Maybe, but it can’t be changed without breaking working code. Since it is here to stay in v1.x, might as well leverage it for using a where clause shorthand to its fullest.

Not that it matters for the thread, but my actual preference is putting only names in the parameter clause (Vector{T} where T<:Number instead of Vector{<:Number}) and avoiding nested where clauses (where {S,T<:S} instead of where T<:S where S) to mirror the syntax of structs. I’m not above writing unused method parameters to save writing where clauses for individual arguments; f(::Array{<:Any, N}) where N is not a different method from f(::Array{T, N}) where {T,N} and the extra method parameter doesn’t affect compilation. OP may have a different preference and Foo{<:Any,B} seems as brief of an individual where clause without introducing ambiguity.

… obligatory xkcd link.

If it’s a bug — if it’s an undocumented behavior that violates the documented behavior of <: — then any code that relies on it is broken, and it can be freely changed in 1.x.

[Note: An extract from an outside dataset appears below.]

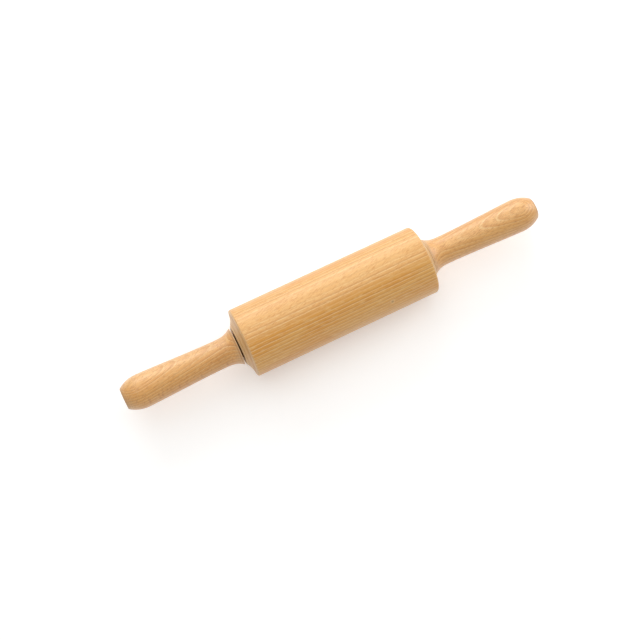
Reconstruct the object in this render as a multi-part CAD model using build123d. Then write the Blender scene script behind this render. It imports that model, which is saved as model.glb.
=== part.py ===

I see someone linked an existing closed issue that recently still had active debate

I wouldn’t be against introducing :: as constraints for non-type type parameters, then a similar shorthand ::Any could replace <:Any, even for types. I’d prefer isa over :: because isa and <: are also operations that return true or false, but since <: isn’t behaving like that in where clauses, I wouldn’t be much uncomfortable with :: also behaving differently there.